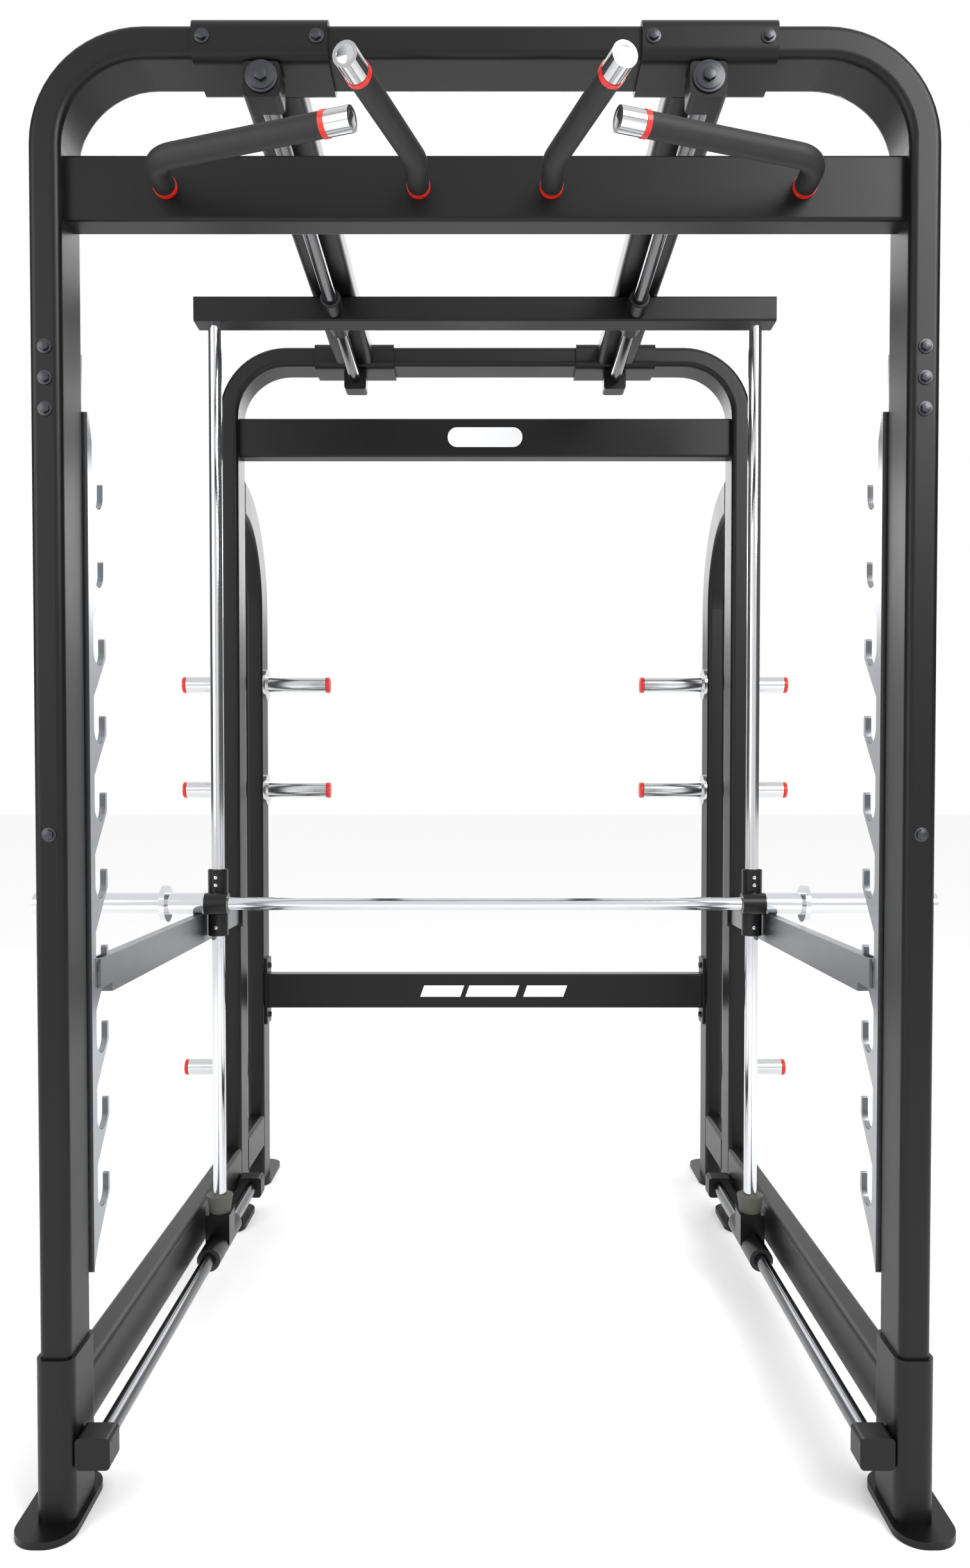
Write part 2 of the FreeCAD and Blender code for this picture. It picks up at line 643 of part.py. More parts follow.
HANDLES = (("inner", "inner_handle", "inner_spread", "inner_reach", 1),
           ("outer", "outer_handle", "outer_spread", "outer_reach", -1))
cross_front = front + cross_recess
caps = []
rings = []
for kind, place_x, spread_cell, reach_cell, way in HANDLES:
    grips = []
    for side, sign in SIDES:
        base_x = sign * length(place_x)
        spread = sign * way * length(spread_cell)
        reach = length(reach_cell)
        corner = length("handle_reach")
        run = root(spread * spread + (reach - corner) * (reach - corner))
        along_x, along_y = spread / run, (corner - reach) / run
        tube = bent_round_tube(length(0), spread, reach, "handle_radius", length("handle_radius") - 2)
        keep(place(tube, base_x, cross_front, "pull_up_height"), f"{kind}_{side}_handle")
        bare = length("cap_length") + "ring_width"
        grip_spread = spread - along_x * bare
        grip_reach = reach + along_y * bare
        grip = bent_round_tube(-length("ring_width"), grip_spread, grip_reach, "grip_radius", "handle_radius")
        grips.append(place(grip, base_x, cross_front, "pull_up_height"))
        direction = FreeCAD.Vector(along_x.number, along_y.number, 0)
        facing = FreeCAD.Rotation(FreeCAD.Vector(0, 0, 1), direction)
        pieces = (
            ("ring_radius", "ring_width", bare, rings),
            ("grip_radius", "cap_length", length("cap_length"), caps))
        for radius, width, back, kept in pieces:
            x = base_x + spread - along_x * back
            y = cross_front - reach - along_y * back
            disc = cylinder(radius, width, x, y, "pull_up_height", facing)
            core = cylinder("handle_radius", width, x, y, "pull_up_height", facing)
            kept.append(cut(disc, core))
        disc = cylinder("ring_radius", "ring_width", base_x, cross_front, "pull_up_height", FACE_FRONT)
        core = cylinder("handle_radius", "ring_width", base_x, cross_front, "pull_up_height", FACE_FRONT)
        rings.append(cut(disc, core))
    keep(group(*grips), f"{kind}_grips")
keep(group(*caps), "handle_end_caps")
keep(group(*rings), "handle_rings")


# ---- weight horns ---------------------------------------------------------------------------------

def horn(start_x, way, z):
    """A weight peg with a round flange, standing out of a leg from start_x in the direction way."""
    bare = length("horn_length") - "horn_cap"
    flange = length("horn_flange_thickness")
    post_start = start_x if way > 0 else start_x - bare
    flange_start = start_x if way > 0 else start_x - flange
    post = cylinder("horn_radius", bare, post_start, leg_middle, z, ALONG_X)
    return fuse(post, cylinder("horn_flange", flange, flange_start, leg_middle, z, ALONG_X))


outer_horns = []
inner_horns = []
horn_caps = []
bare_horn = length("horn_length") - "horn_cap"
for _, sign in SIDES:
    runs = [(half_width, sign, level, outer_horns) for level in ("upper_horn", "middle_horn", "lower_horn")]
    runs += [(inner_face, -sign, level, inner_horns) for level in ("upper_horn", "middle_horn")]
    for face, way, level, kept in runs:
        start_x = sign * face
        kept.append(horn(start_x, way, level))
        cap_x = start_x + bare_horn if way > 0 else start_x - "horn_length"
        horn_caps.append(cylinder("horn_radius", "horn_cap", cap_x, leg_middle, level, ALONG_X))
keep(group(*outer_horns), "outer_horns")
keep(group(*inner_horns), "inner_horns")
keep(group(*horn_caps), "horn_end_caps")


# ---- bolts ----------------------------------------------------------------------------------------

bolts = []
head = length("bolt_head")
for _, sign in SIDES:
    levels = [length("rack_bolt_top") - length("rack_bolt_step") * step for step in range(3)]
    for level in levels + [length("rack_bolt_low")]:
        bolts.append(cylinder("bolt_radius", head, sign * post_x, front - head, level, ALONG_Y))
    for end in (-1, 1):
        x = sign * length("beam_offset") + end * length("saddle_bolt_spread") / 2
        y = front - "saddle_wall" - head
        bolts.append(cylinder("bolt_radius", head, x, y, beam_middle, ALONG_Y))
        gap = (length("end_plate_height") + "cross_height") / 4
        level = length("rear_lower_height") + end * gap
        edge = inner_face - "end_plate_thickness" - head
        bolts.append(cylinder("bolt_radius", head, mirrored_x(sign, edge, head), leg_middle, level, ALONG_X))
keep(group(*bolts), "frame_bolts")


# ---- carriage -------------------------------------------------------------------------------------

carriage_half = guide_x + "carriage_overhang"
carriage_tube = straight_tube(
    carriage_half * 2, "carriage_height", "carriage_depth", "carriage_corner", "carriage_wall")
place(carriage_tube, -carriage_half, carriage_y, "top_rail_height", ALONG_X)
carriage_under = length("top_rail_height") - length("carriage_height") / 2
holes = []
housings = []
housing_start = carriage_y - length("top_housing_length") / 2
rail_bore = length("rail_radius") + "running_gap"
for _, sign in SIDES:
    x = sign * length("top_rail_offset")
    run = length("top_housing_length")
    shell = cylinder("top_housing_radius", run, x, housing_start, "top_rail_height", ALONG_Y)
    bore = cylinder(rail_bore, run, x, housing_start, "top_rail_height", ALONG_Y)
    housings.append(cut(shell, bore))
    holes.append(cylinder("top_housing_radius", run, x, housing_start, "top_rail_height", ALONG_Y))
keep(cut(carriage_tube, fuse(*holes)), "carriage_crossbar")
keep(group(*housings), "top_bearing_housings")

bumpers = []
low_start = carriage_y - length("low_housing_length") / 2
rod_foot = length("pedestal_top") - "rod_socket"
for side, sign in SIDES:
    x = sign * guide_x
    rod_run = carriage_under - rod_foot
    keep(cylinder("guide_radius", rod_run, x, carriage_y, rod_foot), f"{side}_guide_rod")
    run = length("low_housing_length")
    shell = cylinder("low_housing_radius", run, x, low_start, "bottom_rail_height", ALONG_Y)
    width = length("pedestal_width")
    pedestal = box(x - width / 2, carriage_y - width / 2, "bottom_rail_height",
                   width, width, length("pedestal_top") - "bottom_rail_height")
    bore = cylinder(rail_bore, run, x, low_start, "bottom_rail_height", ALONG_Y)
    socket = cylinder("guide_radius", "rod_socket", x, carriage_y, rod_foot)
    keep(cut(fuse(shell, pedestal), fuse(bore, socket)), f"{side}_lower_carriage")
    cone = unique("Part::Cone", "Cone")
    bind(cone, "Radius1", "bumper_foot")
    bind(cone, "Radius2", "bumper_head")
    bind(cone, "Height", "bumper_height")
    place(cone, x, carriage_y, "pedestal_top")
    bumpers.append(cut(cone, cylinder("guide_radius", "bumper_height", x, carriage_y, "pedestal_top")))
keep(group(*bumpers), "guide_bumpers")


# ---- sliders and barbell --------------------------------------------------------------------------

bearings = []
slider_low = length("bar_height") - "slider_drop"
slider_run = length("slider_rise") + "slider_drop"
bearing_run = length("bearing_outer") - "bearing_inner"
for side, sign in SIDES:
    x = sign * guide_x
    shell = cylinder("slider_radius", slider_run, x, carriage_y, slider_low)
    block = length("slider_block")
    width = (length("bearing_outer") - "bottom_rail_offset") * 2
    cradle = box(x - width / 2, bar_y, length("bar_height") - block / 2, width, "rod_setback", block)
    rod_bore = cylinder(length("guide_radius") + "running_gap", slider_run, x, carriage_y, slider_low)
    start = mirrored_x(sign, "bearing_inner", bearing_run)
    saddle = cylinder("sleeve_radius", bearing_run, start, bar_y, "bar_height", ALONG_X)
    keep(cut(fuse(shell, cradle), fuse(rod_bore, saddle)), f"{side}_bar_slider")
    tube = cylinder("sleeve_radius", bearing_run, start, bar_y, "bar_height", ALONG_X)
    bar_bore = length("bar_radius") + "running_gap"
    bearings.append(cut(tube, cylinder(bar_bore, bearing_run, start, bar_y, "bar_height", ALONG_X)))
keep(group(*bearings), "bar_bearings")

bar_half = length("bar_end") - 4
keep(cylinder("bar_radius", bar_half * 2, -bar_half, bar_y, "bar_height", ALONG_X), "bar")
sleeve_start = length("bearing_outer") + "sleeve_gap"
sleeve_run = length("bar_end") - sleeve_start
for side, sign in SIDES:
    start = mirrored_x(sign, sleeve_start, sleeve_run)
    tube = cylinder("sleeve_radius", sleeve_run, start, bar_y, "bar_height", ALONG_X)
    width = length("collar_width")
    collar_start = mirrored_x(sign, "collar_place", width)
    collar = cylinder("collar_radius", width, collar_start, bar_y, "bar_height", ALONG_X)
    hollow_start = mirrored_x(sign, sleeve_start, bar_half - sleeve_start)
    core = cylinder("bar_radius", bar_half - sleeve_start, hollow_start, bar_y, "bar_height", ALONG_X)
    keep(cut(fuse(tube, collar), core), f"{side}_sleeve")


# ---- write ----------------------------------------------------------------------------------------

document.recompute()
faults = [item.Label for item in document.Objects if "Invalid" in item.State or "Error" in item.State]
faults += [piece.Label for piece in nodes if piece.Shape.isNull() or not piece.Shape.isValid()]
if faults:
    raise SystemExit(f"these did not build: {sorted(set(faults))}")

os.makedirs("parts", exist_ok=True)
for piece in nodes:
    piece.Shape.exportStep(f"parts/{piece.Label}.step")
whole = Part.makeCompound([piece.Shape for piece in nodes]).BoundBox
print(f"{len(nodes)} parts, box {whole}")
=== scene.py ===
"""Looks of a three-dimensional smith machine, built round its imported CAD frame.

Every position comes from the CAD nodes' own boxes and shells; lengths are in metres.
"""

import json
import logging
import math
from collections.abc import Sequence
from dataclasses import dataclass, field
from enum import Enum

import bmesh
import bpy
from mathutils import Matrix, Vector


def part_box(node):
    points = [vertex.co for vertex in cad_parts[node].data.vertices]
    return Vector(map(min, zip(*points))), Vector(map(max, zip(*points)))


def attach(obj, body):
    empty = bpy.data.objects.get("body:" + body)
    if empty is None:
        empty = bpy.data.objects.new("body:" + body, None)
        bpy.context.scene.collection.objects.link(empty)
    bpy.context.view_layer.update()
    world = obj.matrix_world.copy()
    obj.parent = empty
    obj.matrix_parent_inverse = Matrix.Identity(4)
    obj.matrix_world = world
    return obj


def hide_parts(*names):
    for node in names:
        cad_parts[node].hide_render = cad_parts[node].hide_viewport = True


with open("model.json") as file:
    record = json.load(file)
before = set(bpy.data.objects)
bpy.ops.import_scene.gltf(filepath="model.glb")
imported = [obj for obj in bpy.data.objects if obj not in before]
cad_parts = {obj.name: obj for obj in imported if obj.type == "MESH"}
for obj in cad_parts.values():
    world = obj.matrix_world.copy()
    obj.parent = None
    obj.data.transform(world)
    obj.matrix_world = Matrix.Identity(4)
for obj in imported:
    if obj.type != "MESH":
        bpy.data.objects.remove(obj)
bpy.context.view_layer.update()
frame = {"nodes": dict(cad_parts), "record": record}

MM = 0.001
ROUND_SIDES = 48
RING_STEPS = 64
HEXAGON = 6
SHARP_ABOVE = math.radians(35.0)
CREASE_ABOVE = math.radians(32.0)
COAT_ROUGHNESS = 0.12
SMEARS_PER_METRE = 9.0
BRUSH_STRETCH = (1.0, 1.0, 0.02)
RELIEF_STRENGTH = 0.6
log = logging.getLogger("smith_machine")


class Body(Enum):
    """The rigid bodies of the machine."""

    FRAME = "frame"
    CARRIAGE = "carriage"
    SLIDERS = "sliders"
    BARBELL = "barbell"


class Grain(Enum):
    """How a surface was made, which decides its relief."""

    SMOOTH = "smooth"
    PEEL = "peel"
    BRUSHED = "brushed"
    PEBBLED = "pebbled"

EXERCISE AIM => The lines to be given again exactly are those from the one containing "# ---- write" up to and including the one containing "before = set(bpy.data.objects)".

SOLVED EXERCISE =>
# ---- write ----------------------------------------------------------------------------------------

document.recompute()
faults = [item.Label for item in document.Objects if "Invalid" in item.State or "Error" in item.State]
faults += [piece.Label for piece in nodes if piece.Shape.isNull() or not piece.Shape.isValid()]
if faults:
    raise SystemExit(f"these did not build: {sorted(set(faults))}")

os.makedirs("parts", exist_ok=True)
for piece in nodes:
    piece.Shape.exportStep(f"parts/{piece.Label}.step")
whole = Part.makeCompound([piece.Shape for piece in nodes]).BoundBox
print(f"{len(nodes)} parts, box {whole}")
=== scene.py ===
"""Looks of a three-dimensional smith machine, built round its imported CAD frame.

Every position comes from the CAD nodes' own boxes and shells; lengths are in metres.
"""

import json
import logging
import math
from collections.abc import Sequence
from dataclasses import dataclass, field
from enum import Enum

import bmesh
import bpy
from mathutils import Matrix, Vector


def part_box(node):
    points = [vertex.co for vertex in cad_parts[node].data.vertices]
    return Vector(map(min, zip(*points))), Vector(map(max, zip(*points)))


def attach(obj, body):
    empty = bpy.data.objects.get("body:" + body)
    if empty is None:
        empty = bpy.data.objects.new("body:" + body, None)
        bpy.context.scene.collection.objects.link(empty)
    bpy.context.view_layer.update()
    world = obj.matrix_world.copy()
    obj.parent = empty
    obj.matrix_parent_inverse = Matrix.Identity(4)
    obj.matrix_world = world
    return obj


def hide_parts(*names):
    for node in names:
        cad_parts[node].hide_render = cad_parts[node].hide_viewport = True


with open("model.json") as file:
    record = json.load(file)
before = set(bpy.data.objects)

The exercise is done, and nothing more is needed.